1つのコンテンツに長い時間を捧げるのが基本になってきているように感じた。中学生で好きになったようなコンテンツをいつまでも好きな人をたくさんネットで見かけたからだ。それが悪いことだとか言うつもりはないが。「中学生とか高校生で好きになったものは、ある程度の年齢になったら卒業しないと恥ずかしい」みたいな考え方がどこか根底にある自分にとって、臆面もなくそういう趣味を公にする姿が少しだけ衝撃だったのだ。

コンテンツ側もそういうスタイルを維持しやすくさせてると思う。たとえば何かアニメがあったら漫画化、ゲーム化、小説化、映画化、グッズ展開、スピンオフと卒業を防ぐ為の方策は枚挙に暇がない。

さっき揶揄するつもりはないと言ったけど、「それで物を見る目が養われるのだろうか」と感じないわけでもない。自分は特に見識が広いわけでもないけど、帰依するほどのコンテンツに出会ったこともない。これからも帰依したくはないので、趣味に近いものばかり収集せず、まったく知らない分野にも偏見を持たないようにしていきたいと思った。

嗚咽

生きる力がない能力が本当にない。甘えてる気質が治らない。まず病院に行って毎日無理やり寝れる薬をもらって規則正しい生活を矯正して、体力をなんとかして付けてようやくスタートラインに立てる。今の自分はスタートラインにも立てていない。現実問題生きてはいるが、生きてないようなもんだと思う。生きたいという気持ちはある。多分ある。果たしてあるのだろうか。本格的に終わっている。ようやく気付けてきた。本格的に終わっていた。本格的に終わってい続けた。そのことに内心では気づいていたが、「いつ気付かされるのだろう」とそこも他力本願だった。今の終わっている状態は本当の本当に終わっているわけではなく、終わりと始まりが9:1くらいの割合で存在している感じだ。ようするに今は断末魔の期間だ。人間の80年の中となると、断末魔も一瞬ではないようだ。この最近の自分は断末魔をあげ続けている。こんな日記を書いている時点で甘ったれていることは感じる。だからといって他に出来ることもない。自分は何割間違って生きてきたんだろうか。現代社会の同世代の模範的な男の人生と比べたらどこか被っているところはあるのだろうか。

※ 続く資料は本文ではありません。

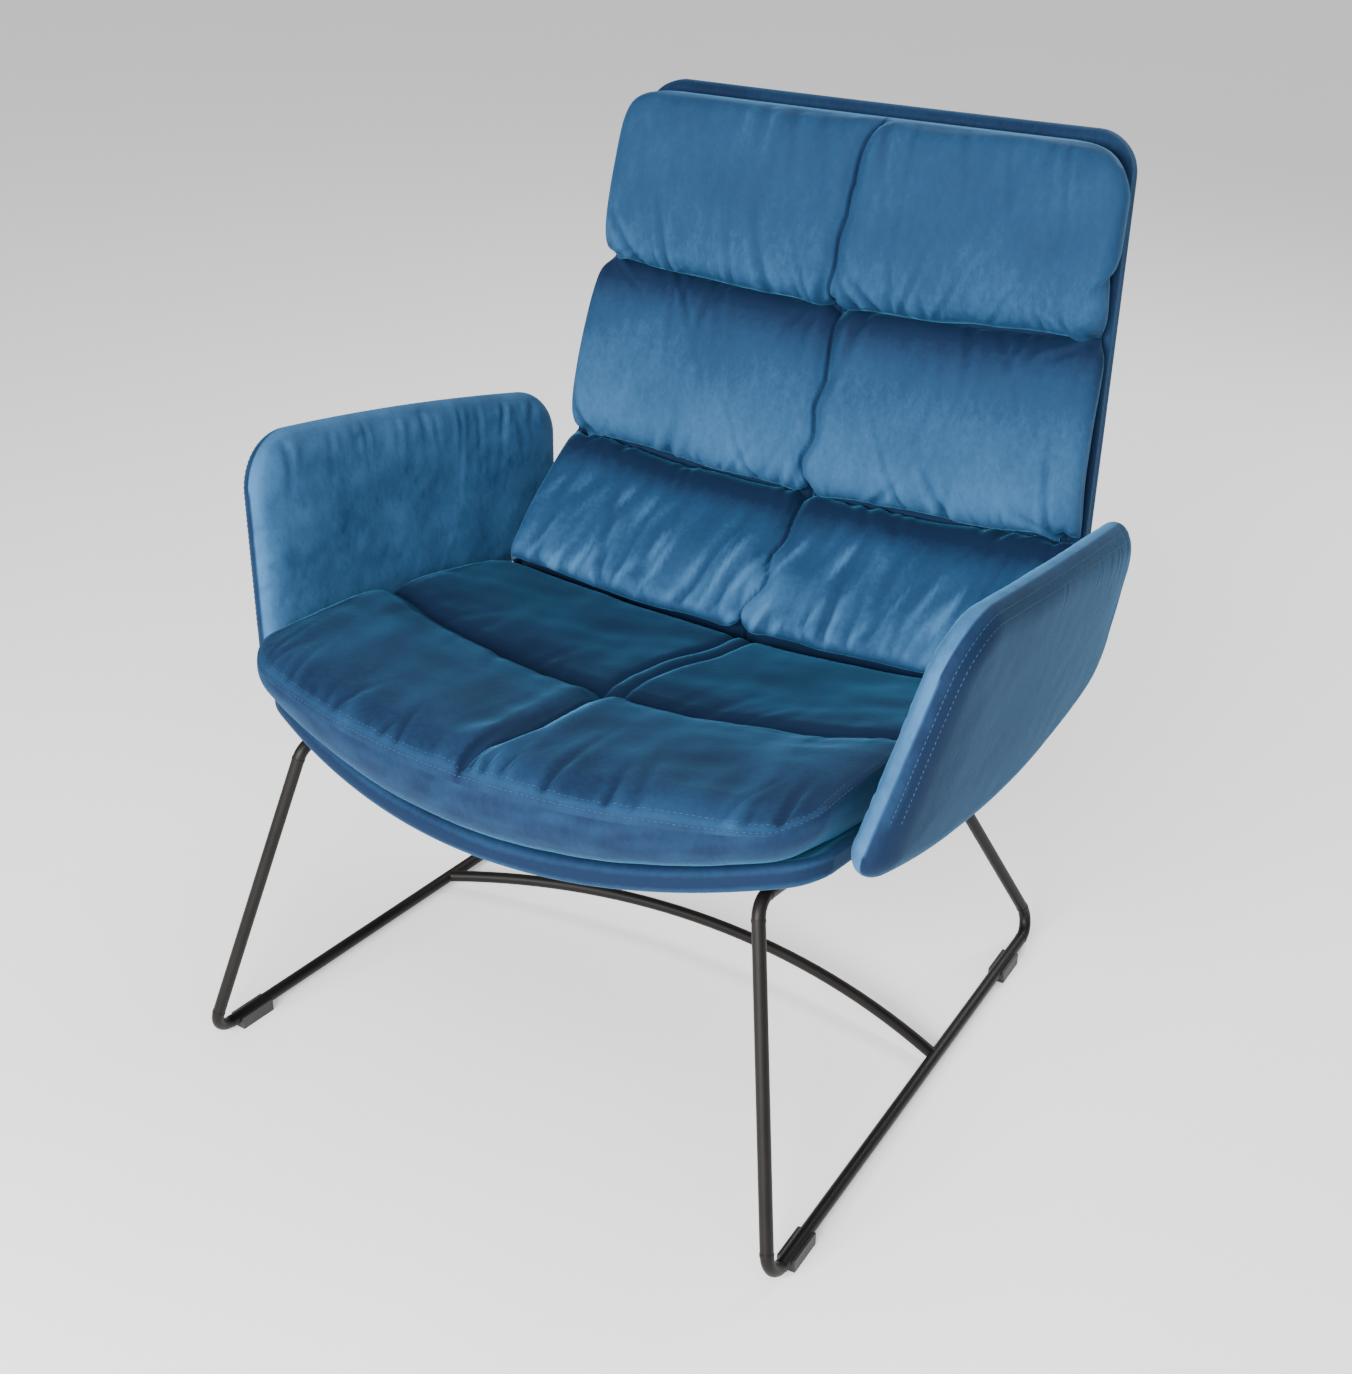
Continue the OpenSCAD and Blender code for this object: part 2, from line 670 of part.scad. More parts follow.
// Point of the arm's middle layer, t from front to rear and v from bottom to top, moved n outwards
function arm_point(t, v, n) =
    let (
        arch = 4 * t * (1 - t),
        low = mix(arm_front_low, arm_rear_low, t) - [0, arm_low_sag * arch],
        high = mix(arm_front_top, arm_rear_top, t) + [0, arm_top_bulge * arch],
        height = norm(high - low),
        w = mix(arm_inset(t, arm_low_radii) / height, 1 - arm_inset(t, arm_top_radii) / height, v),
        p = mix(low, high, w),
        low_x = arm_low_x + arm_low_flare * t + arm_low_belly * arch,
        x = mix(low_x, mix(arm_top_x, arm_rear_x, t) + arm_bow * arch, w)
    )
    [x + n * cos(arm_lean), p[0] - mid_y, p[1] - n * sin(arm_lean)];
function arm_skin(n) = [for (t = arm_rows) [for (v = arm_columns) arm_point(t, v, n)]];
arm_panel = [arm_skin(arm_t / 2), arm_skin(-arm_t / 2)];
arm_core_share = core_t / arm_t;
arm_cover_share = fabric_t / arm_t;

// Puts its children at a point of the right arm's middle layer, with X to the rear and Z outwards
module at_arm(t, v) {
    step = 0.01;
    p = arm_point(t, v, 0);
    ez = [cos(arm_lean), 0, -sin(arm_lean)];
    back = arm_point(t + step, v, 0) - arm_point(t - step, v, 0);
    flat = back - ez * (back * ez);
    ex = flat / norm(flat);
    ey = cross(ez, ex);
    multmatrix([
        [ex[0], ey[0], ez[0], p[0]],
        [ex[1], ey[1], ez[1], p[1]],
        [ex[2], ey[2], ez[2], p[2]],
        [0, 0, 0, 1]
    ]) children();
}
bracket_t_place = 0.36;
bracket_v_place = 0.13;
module arm_bores(r, low, high) {
    at_arm(bracket_t_place, bracket_v_place) for (k = [-1, 1])
        translate([k * bracket_pitch / 2, 0, low]) cylinder(r = r, h = high - low);
}
module arm_part(side, skip, low, high, bore = 0) {
    on_side(side) difference() {
        layer(arm_panel, skip, low, high);
        if (bore > 0) arm_bores(bore, -arm_t, core_t / 2 + 1);
    }
}
module arm_core(side) {
    color(plywood) arm_part(
        side, 2,
        [0.5 - arm_core_share / 2],
        [0.5 + arm_core_share / 2],
        screw_d / 2 + thread_gap
    );
}
module arm_inner_foam(side) {
    rim = beside_seam - arm_cover_share - hair;
    color(foam) arm_part(
        side, 1,
        [0.5, 0.5 - rim, arm_cover_share + hair],
        [0.5, 0.5 - hair, 0.5 - arm_core_share / 2 - hair],
        screw_d / 2 + hole_gap
    );
}
module arm_outer_foam(side) {
    rim = beside_seam - arm_cover_share - hair;
    color(foam) arm_part(
        side, 1,
        [0.5, 0.5 + hair, 0.5 + arm_core_share / 2 + hair],
        [0.5, 0.5 + rim, 1 - arm_cover_share - hair]
    );
}
module arm_inner_cover(side) {
    color(velvet) arm_part(
        side, 0,
        [0.5 - seam_half, 0.5 - beside_seam, 0],
        [0.5 - hair, 0.5 - beside_seam + arm_cover_share, arm_cover_share],
        screw_d / 2 + hole_gap
    );
}
module arm_outer_cover(side) {
    color(velvet) arm_part(
        side, 0,
        [0.5 + hair, 0.5 + beside_seam - arm_cover_share, 1 - arm_cover_share],
        [0.5 + seam_half, 0.5 + beside_seam, 1]
    );
}

// Angle bracket under the shell's side edge, with a tongue up the arm's inner face
bracket_length = bracket_pitch + 24;
leg_inward = 18;
tongue_low = 37;
tongue_high = 12;
bracket_n = -shell_t / 2 - rest_gap;
tongue_n = -arm_t / 2 - tongue_gap;
module arm_bracket(side) {
    x = shell_half_w - bracket_in;
    color(steel_black) on_side(side) difference() {
        union() {
            at_shell(x, bracket_s) translate([-leg_inward, -bracket_length / 2, bracket_n - bracket_t])
                cube([leg_inward + 2 * bracket_in, bracket_length, bracket_t]);
            at_arm(bracket_t_place, bracket_v_place)
                translate([-bracket_length / 2, -tongue_low, tongue_n - bracket_t])
                cube([bracket_length, tongue_low + tongue_high, bracket_t]);
        }
        at_arm(bracket_t_place, bracket_v_place) translate([-bracket_length, -bracket_length, tongue_n])
            cube(2 * bracket_length);
        for (k = [-1, 1]) at_shell(x, bracket_s + k * bracket_pitch / 2)
            translate([0, 0, bracket_n - 2 * bracket_t])
                cylinder(r = screw_d / 2 + hole_gap, h = 4 * bracket_t);
        arm_bores(screw_d / 2 + hole_gap, -arm_t, 0);
    }
}
module headed_screw(face_n, shank) {
    translate([0, 0, face_n - screw_head_t - weld_gap]) cylinder(r = screw_head_r, h = screw_head_t);
    translate([0, 0, face_n - screw_head_t]) cylinder(r = screw_d / 2, h = shank);
}
module arm_screws(side) {
    x = shell_half_w - bracket_in;
    color(steel_black) on_side(side) {
        for (k = [-1, 1]) at_shell(x, bracket_s + k * bracket_pitch / 2)
            headed_screw(bracket_n - bracket_t, -bracket_n + bracket_t + core_t / 2);
        at_arm(bracket_t_place, bracket_v_place) for (k = [-1, 1])
            translate([k * bracket_pitch / 2, 0, 0])
                headed_screw(tongue_n - bracket_t, -tongue_n + bracket_t + core_t / 2);
    }
}

sled("left");  // sled_left
sled("right");  // sled_right
floor_crossbar();
strap(0);  // front_strap
strap(1);  // rear_strap
for (e = ENDS) for (s = SIDES) glide(e, s);
strap_screws(strap_s[0]);  // front_shell_screws
strap_screws(strap_s[1]);  // rear_shell_screws
shell_tee_nuts();
shell_core();
shell_inner_foam();
shell_outer_foam();
shell_inner_cover();
shell_outer_cover();
back_pad_filling();
back_pad_front_cover();
back_pad_rear_cover();
seat_cushion_filling();
seat_cushion_top_cover();
seat_cushion_border_cover();
for (s = SIDES) arm_core(s);
for (s = SIDES) arm_inner_foam(s);
for (s = SIDES) arm_outer_foam(s);
for (s = SIDES) arm_inner_cover(s);
for (s = SIDES) arm_outer_cover(s);
for (s = SIDES) arm_bracket(s);
for (s = SIDES) arm_screws(s);
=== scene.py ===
"""Looks of the upholstered lounge armchair: velvet shell, back pad, seat cushion and arms on a wire base.

Design sizes are in millimetres: x across, y back from the front feet and z up from the floor. MID_Y moves
them to the chair's own frame, whose origin is on the floor under its middle.
"""

import json
import math

import bpy
import numpy as np
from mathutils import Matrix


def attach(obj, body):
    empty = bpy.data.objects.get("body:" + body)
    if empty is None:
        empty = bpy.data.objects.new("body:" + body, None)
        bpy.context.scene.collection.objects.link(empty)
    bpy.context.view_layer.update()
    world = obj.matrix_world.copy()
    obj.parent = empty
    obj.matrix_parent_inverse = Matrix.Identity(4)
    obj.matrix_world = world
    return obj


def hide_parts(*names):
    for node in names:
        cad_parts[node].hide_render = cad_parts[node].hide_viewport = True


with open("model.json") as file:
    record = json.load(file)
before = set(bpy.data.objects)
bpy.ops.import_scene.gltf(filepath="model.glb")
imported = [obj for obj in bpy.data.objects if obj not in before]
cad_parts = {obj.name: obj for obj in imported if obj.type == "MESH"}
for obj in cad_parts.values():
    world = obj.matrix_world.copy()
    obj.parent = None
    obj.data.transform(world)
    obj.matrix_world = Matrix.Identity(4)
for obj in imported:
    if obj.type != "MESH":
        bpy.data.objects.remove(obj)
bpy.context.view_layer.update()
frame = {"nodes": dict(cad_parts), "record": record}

MM = 0.001

# --- Shell layout, as in the CAD part ---
# s runs along the shell's middle line, from the seat's front edge through the bend to the top of the
# back. n is the distance in front of that line, towards the sitter.

# y and z of the seat's front edge
SEAT_START = np.array([34.0, 356.0])
# degrees that the seat falls to the rear, and that the back leans from upright
SEAT_TILT = 7.4
RECLINE = 15.5
# lengths of the seat and the back, to where their straight lines would meet
SEAT_DEPTH = 639.0
BACK_SLOPE = 692.0
BEND_R = 110.0
HALF_W = 342.0
TOP_HALF_W = 310.0
# how far the side edges stand in front of the middle, and the s where that starts to lessen
SEAT_DISH = 60.0
BACK_DISH = 20.0
DISH_FADE = 250.0
# how far the front edge sweeps back at its ends
CRESCENT = 64.0
FRONT_CORNER_R = 30.0
TOP_CORNER_R = 46.0
SHELL_T = 28.0
# share of the back's straight stretch that is below its taper
TAPER_SHARE = 0.25

BEND_TURN = 90 - RECLINE + SEAT_TILT
BEND_TANGENT = BEND_R * math.tan(math.radians(BEND_TURN / 2))
BEND_LENGTH = BEND_R * math.radians(BEND_TURN)
SEAT_RUN = SEAT_DEPTH - BEND_TANGENT
BACK_START = SEAT_RUN + BEND_LENGTH
LENGTH = BACK_START + BACK_SLOPE - BEND_TANGENT
TAPER_START = BACK_START + TAPER_SHARE * (LENGTH - BACK_START)


def smooth(t):
    """A smooth step, from 0 below t = 0 to 1 above t = 1."""
    c = np.clip(t, 0, 1)
    return c * c * (3 - 2 * c)


def gauss(x):
    """A round bump, 1 at x = 0 and almost 0 beyond 2."""
    return np.exp(-x * x)


def mix(a, b, t):
    return a + (b - a) * t


def heading(s):
    """Angle of the shell's middle line above level, in radians."""
    return np.radians(-SEAT_TILT + BEND_TURN * np.clip((s - SEAT_RUN) / BEND_LENGTH, 0, 1))


def along(s):
    """Unit vector along the middle line, as y and z."""
    return np.stack([np.cos(heading(s)), np.sin(heading(s))], -1)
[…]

どうにかできる部分もあればどうにもできない部分もある。しかもその境界線は曖昧で、どうにも出来なさにも程度はある。現代社会は残酷で、ネット環境さえあれば必要な情報が得られるからといってあたかもスタートラインが平等であるかのように思われているような気がする。潜んでいる不平等はたいていリテラシーですまされる。

これ以上不平を書こうと思ってももう嗚咽しか出てこなさそうなのでここでもう終わる。